Becoming one of the key figures in their batting stocks since her move from the Melbourne Stars, she was rewarded for a career-best year.

“It’s always nice to get [selected in] the Team of the Tournament but ultimately it’s about how the team’s going so I’d much rather us go well and not make the team,” Mack continued.

“It’s nice that we are doing both, so going well and I make the team.

“I thought a few more of the Strikers girls would be in [the team] after such a good year we’ve had but it’s been a big team effort so they’ve probably been lost a little, they probably haven’t taken as many wickets as they deserve but nice to get a couple of us in there.”

The Strikers have been on a mission to ‘Overflow AO’ when the time comes on Saturday afternoon.

Hosting the Brisbane Heat after they successfully moved through to the final, Adelaide hope the Adelaide Oval is full of the right shade of blue.

“We’d obviously love to fill Adelaide Oval on Saturday, I know the girls are super proud to be from Adelaide and finally we are getting a home final there so to see [everyone] out coming to cheer us on, that would be amazing.”
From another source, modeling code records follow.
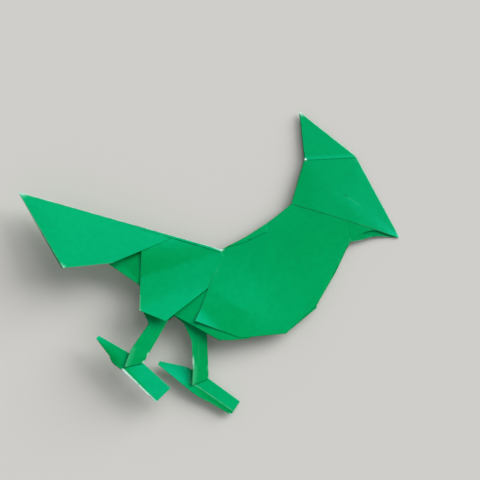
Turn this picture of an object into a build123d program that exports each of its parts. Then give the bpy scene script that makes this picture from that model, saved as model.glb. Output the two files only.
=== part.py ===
# Crested songbird folded from one square sheet of green paper, at real size in millimetres.
#
# The bird is folded flat along a middle plane and lies on its far side, as it comes to rest.
# It is drawn first in that middle plane: x runs from tail to head, y from feet to back, and
# the third number is the height over the plane, towards the viewer. Headings are in degrees,
# counted from x towards y. The saddle, where the tail ridge meets the back, is the start of
# every outline. Creases are straight, and most of them stand at 22.5 or 45 degrees.
# Last, the bird is turned onto the three points that it rests on.

from build123d import *
from math import cos, sin, radians
import os

# The sheet and its stacks of layers
paper = 0.1
panel_layers = 2
inner_layers = 2
leg_layers = 8
panel_thickness = panel_layers * paper
inner_half = inner_layers * paper / 2
leg_thickness = leg_layers * paper

# Tail: a roof of two panels that meet at a straight ridge
tail_ridge = 81.4
tail_heading = 164.4
near_tail_tilt = 16.4
near_tail_edge = 34.9
far_tail_tilt = 9.0
far_tail_edge = 34.0
tail_tip_angle = 45.0
tail_under = 18.7
tail_under_angle = 22.5
tail_tuck = 19.6
ridge_strip = 1.15
spine_half = 0.18

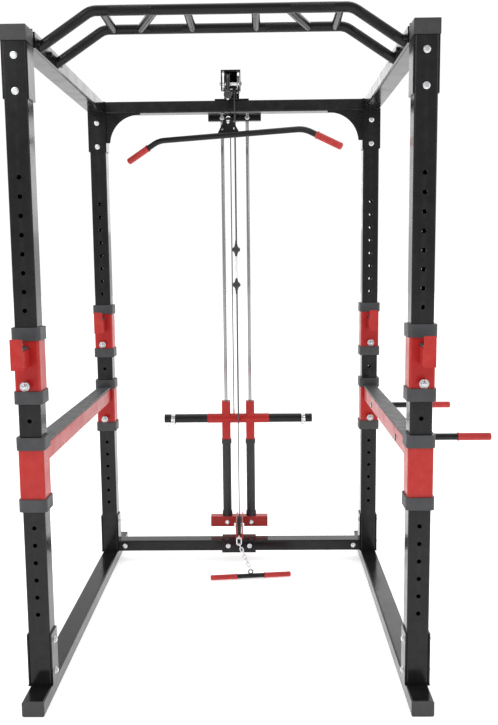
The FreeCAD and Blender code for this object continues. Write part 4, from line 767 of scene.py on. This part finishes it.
def studio():
    """A pale floor, a surround that is white behind the cage and greyer in front of it, and soft lights."""
    data = bpy.data.meshes.new("studio_floor")
    data.from_pydata([(-FLOOR, -FLOOR, 0), (FLOOR, -FLOOR, 0), (FLOOR, FLOOR, 0), (-FLOOR, FLOOR, 0)], [],
                     [(0, 1, 2, 3)])
    floor = bpy.data.objects.new("studio_floor", data)
    bpy.context.scene.collection.objects.link(floor)
    floor.location.z = -0.3 * MM
    shader = Shader("pale_floor", (0.96, 0.96, 0.96), 0.7)
    shader.bsdf.inputs["Emission Color"].default_value = (1, 1, 1, 1)
    shader.bsdf.inputs["Emission Strength"].default_value = 0.5
    floor.data.materials.append(shader.material)
    world = bpy.data.worlds.new("surround")
    bpy.context.scene.world = world
    world.use_nodes = True
    tree = world.node_tree
    background = tree.nodes["Background"]
    background.inputs["Color"].default_value = (1, 1, 1, 1)
    way = tree.nodes.new("ShaderNodeTexCoord")
    split = tree.nodes.new("ShaderNodeSeparateXYZ")
    tree.links.new(way.outputs["Generated"], split.inputs[0])
    shade = tree.nodes.new("ShaderNodeMapRange")
    shade.inputs["From Min"].default_value = -0.5
    shade.inputs["From Max"].default_value = 0.25
    shade.inputs["To Min"].default_value = 0.6
    shade.inputs["To Max"].default_value = 1.05
    tree.links.new(split.outputs[1], shade.inputs["Value"])
    tree.links.new(shade.outputs["Result"], background.inputs["Strength"])
    area_light("key", (-2.6, -3.4, 3.6), (0, 0, 1.1), (2.2, 2.2), 45)
    area_light("fill", (3.4, -2.6, 2.6), (0, 0, 1.0), (2.0, 2.0), 20)
    area_light("top", (0, 0.4, 4.6), (0, 0.2, 0), (3.2, 3.2), 40)
    area_light("rear", (0.8, 4.2, 2.8), (0, 0, 1.2), (2.4, 2.4), 20)
    bpy.context.scene.view_settings.view_transform = "Standard"


LENS, SENSOR = 59.8554, 36.0                    # millimetres
PITCH, YAW, ROLL = 0.1244, -0.0167, -0.0103     # radians
CAMERA_POINT = (0.1187, -2.5437, 1.4079)        # from the floor midway between the front uprights


def camera():
    """The camera, in front of the cage at head height and looking slightly down."""
    data = bpy.data.cameras.new("camera")
    data.sensor_fit = "HORIZONTAL"
    data.sensor_width = SENSOR
    data.lens = LENS
    data.clip_end = 200.0
    item = bpy.data.objects.new("camera", data)
    bpy.context.scene.collection.objects.link(item)
    turn = Matrix.Rotation(ROLL, 3, "Y") @ Matrix.Rotation(PITCH, 3, "X") @ Matrix.Rotation(YAW, 3, "Z")
    right, ahead, up = turn.row[0], turn.row[1], turn.row[2]
    basis = Matrix((right, up, -ahead)).transposed().to_4x4()
    cage = (centre("upright_front_left") + centre("upright_front_right")) / 2
    place = Vector((cage.x, cage.y, 0)) + Vector(CAMERA_POINT)
    item.matrix_world = Matrix.Translation(place) @ basis
    bpy.context.scene.camera = item


studio()
camera()
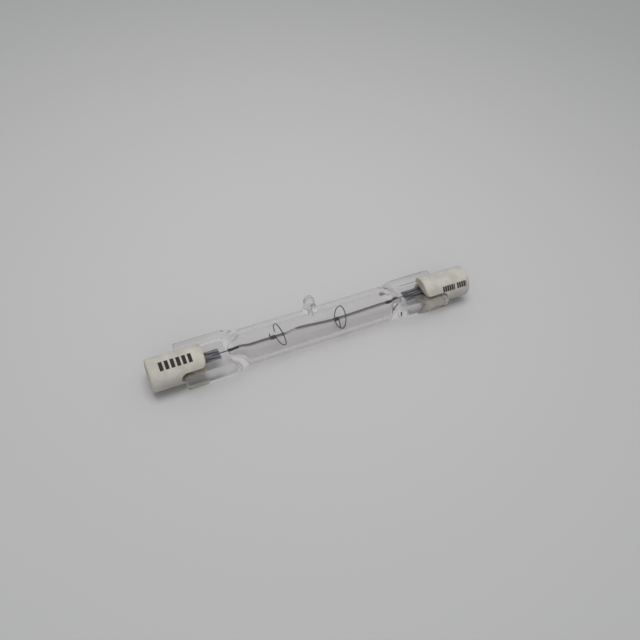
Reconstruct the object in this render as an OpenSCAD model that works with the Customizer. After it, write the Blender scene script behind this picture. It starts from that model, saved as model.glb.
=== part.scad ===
// Double-ended quartz halogen bulb with a recessed contact at each end.
// X runs along the bulb, the pinch seals lie flat in XY, and Z is up.
// The origin is on the surface that the tube lies on, under the middle of the bulb.

/* [Overall] */
// Length over the end faces of the two ceramic caps
lamp_length = 78.3; // [76:0.1:84]
// Depth of a contact's outer face in the mouth of its recess
contact_depth = 1.7; // [1.4:0.1:2.2]

/* [Quartz envelope] */
// Outside diameter of the tube
tube_d = 8.4; // [7.8:0.1:9.4]
// Wall of the tube
tube_wall = 1.05; // [0.9:0.05:1.2]
// Length of a pinch seal
pinch_length = 10.75; // [10:0.05:11.5]
// Length of the shoulder where the tube turns into the pinch seal
shoulder_length = 4.4; // [3.5:0.1:5]
// Solid quartz between the chamber's end and the full pinch
seal_root = 0.8; // [0.5:0.1:1.2]
// Width of the left pinch seal across its two rails
left_pinch_width = 12.6; // [11.2:0.1:13]
// Width of the right pinch seal across its two rails
right_pinch_width = 11.6; // [10.8:0.1:12.6]
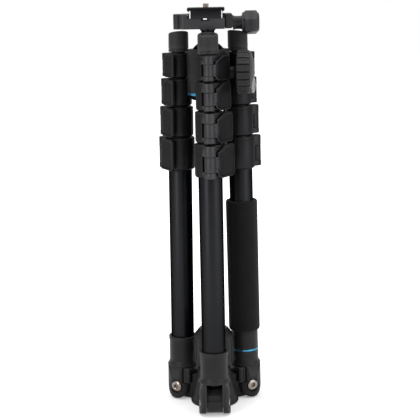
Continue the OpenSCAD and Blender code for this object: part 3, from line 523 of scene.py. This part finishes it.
def collar_mesh(k):
    """Collar k in its leg's own frame: a turned body with a groove under its rim, less the lever's slot,
    and two D-shaped knuckles, each a half circle round the hinge pin run back into the body. The slot's
    faces take material 1, a black that is painted shade, and the knuckles material 2, a lighter copy of
    the plastic that is a painted highlight on the front leg."""
    low, high, r = LOCK_Z[k], LOCK_Z[k] + LOCK_H[k], COLLAR_R[k]
    inner = TUBE_R - TUBE_STEP * (k + 1) + 0.3
    body = eased([
        (inner, low), (r - 1.65, low), (r, low + 1.65), (r, high - 3.9), (r - 0.3, high - 3.6),
        (r - 0.3, high - 3.3), (r, high - 3.0), (r, high - 0.9), (r - 0.9, high), (inner + 0.7, high),
        (inner, high - 0.6)], [.2, .8, .9, .15, .1, .1, .15, .5, .5, .4, .3], 3)
    ho, kr = HINGE_OUT[k], KNUCKLE_R[k]
    slot = box((-kr - 2.1, kr + 0.4), (-r - 3, 2.7 - r), (ARM_LOW[k] - 0.1, ARM_HIGH[k] + 0.1), 0.35)
    carved = carve(skin("body", [shell(turned(body), True)]), skin("slot", [slot]))
    x, y, z = rows_of(carved.polygons, "center").T / MM
    # Faces inside the lever's slot, which are painted black as shade.
    painted_shade_faces = (np.abs(x + 0.85) < kr + 1.3) & (y < 2.75 - r) & (np.hypot(x, y) < r - 0.3)
    painted_shade_faces &= (z > ARM_LOW[k] - 0.15) & (z < ARM_HIGH[k] + 0.15)
    carved.polygons.foreach_set("material_index", painted_shade_faces.astype(int))
    half = lower_half((kr + 0.35, kr)) + [0, -ho]
    plan = eased(np.concatenate([[(-kr - 0.35, 3.2 - r)], half, [(kr + 0.35, 3.2 - r)]]), 0.1, 2)
    spans = ((low + 0.8, ARM_LOW[k]), (ARM_HIGH[k], high - 0.8))
    pair = skin("knuckles", [slab(plan, *span, 0.55) for span in spans])
    pair.polygons.foreach_set("material_index", np.full(len(pair.polygons), 2))
    return joined("collar", [carved, pair])


for k in range(4):
    collar = collar_mesh(k)
    for side in LEGS:
        placed = collar.copy()
        placed.transform(on_leg(side))
        node = f"{side}_collar_1" if k == 0 else f"{side}_section_{k + 1}"
        lock = stand(f"{side}_lock_collar_{k + 1}", placed, lock_plastic)
        # Material 1 is painted shade in the slot; material 2 is a painted highlight on the front leg's
        # knuckles.
        lock.data.materials.append(slot_painted_shade)
        lock.data.materials.append(hinge_painted_highlight if side == "front" else lock_plastic)
        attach(lock, carrier[node])
        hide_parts(node)

# Flip levers: moulded levers on steel pins. An arm comes from between the knuckles, turns the corner
# and widens into a paddle with a raised rim, which lies along the collar when the lock is shut.
REACH, END_BACK, LEVER_T, ARM_INSET = 9.6, 5.7, 2.8, 1.1


def lever_path(k):
    """Points along the lever's outer face in plan, from the pin to the tip, and the unit normals
    that point from them towards the collar."""
    r, tip = COLLAR_R[k], np.array([COLLAR_R[k] + REACH, END_BACK])
    off = r + 0.3 + LEVER_T
    facing = math.atan2(tip[1], tip[0]) - math.acos(off / np.hypot(*tip))
    out = np.array([math.cos(facing), math.sin(facing)])
    along = np.array([out[1], -out[0]])
    corner = off * out + 0.62 * r * along
    start = np.array([0, ARM_INSET - HINGE_OUT[k] - KNUCKLE_R[k]])
    line = eased([start, corner, tip], [0, 4.5, 0], 10, loop=False)
    way = np.gradient(line, axis=0)
    way /= np.linalg.norm(way, axis=1, keepdims=True)
    return line, np.stack([-way[:, 1], way[:, 0]], -1)


def resampled(outline, count):
    """Closed outline with its points spaced evenly along it."""
    ring = np.concatenate([outline, outline[:1]])
    run = np.concatenate([[0], np.cumsum(np.linalg.norm(np.diff(ring, axis=0), axis=1))])
    at = np.linspace(0, run[-1], count, endpoint=False)
    return np.stack([np.interp(at, run, ring[:, i]) for i in (0, 1)], -1)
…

Mack described her excitement at hosting a big crowd at the final encouraging Adelaide’s cricket-loving supporters to turn out. She also explained what it would mean to the Australian contingent for a big turn-out on their home ground.

“I’m one of them [that hasn’t played in front of a big crowd before so especially if we fill Adelaide Oval, it would be quite a surreal moment,” she said.

“Even for those girls that have played in front of hundreds of thousands, the Adelaide girls (Brown, Schutt, Wellington and McGrath), they’ve never won a major tournament in Adelaide.

“I think getting that home crowd for them will be just another experience, they’ve played in front of [big crowds] in India and all over the world [so] for them to get it in Adelaide, they’ve said that would be pretty special for them.”